Work to do:
Reproduce precisely the lines between the start of the data below and the line with "sharp: angle in", both included.

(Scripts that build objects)
- - - -

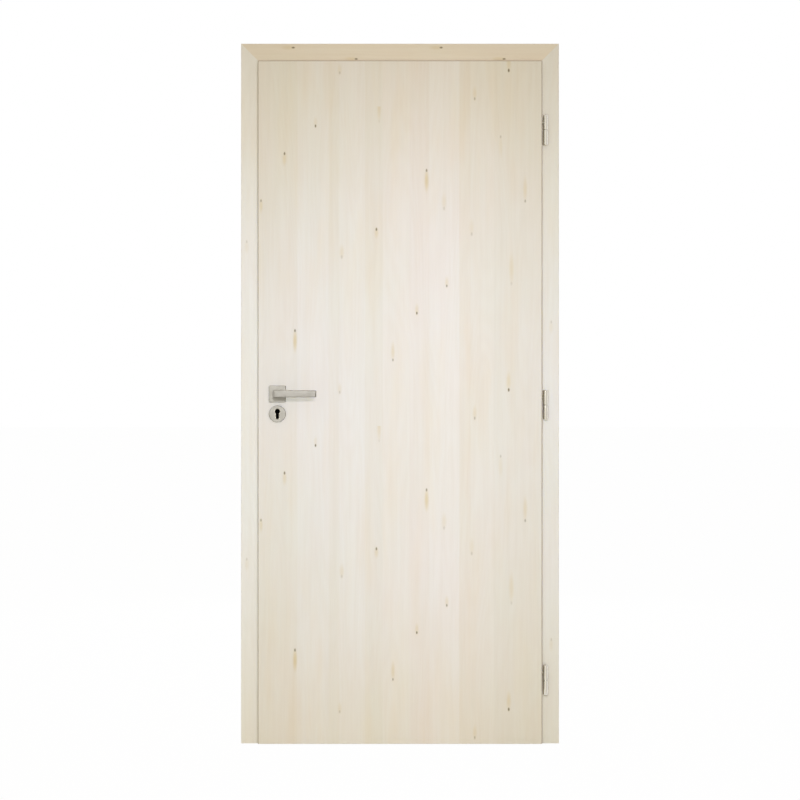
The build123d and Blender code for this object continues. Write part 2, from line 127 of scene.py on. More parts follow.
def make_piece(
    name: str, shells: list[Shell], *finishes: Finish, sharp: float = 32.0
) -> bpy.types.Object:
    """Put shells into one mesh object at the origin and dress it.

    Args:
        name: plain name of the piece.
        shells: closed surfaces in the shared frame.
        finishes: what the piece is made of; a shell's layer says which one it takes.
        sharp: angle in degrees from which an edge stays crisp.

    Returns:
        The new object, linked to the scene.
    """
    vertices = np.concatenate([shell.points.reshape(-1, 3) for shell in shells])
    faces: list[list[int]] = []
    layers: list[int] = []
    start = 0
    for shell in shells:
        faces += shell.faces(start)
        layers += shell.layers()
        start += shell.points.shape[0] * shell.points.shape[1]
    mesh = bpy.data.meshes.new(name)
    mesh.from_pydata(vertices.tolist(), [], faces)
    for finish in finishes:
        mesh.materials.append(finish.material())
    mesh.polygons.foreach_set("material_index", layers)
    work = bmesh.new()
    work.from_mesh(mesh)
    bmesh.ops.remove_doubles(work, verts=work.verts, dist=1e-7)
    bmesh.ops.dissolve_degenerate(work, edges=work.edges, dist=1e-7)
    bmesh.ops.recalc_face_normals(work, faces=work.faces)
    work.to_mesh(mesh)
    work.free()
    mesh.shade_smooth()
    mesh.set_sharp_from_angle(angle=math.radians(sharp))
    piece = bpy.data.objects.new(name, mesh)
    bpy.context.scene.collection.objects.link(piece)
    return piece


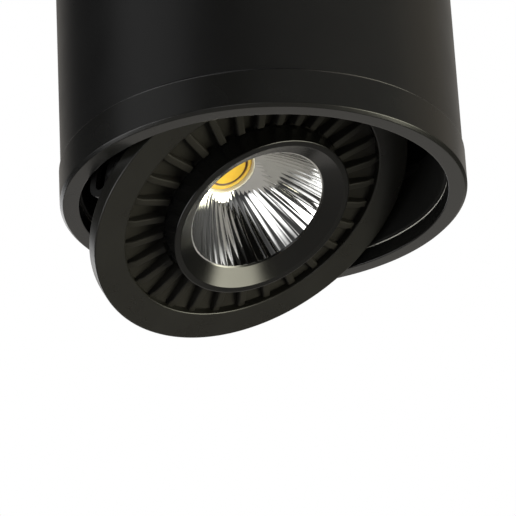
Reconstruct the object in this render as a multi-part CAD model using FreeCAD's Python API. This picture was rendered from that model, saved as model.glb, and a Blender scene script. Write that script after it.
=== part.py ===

- - - -

Response to this exercise:
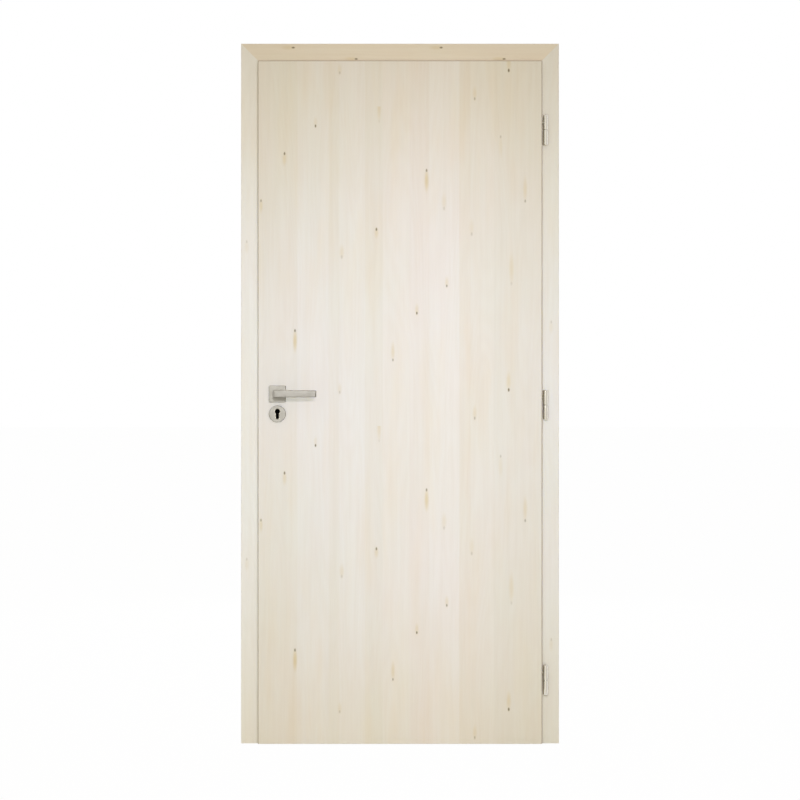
The build123d and Blender code for this object continues. Write part 2, from line 127 of scene.py on. More parts follow.
def make_piece(
    name: str, shells: list[Shell], *finishes: Finish, sharp: float = 32.0
) -> bpy.types.Object:
    """Put shells into one mesh object at the origin and dress it.

    Args:
        name: plain name of the piece.
        shells: closed surfaces in the shared frame.
        finishes: what the piece is made of; a shell's layer says which one it takes.
        sharp: angle in degrees from which an edge stays crisp.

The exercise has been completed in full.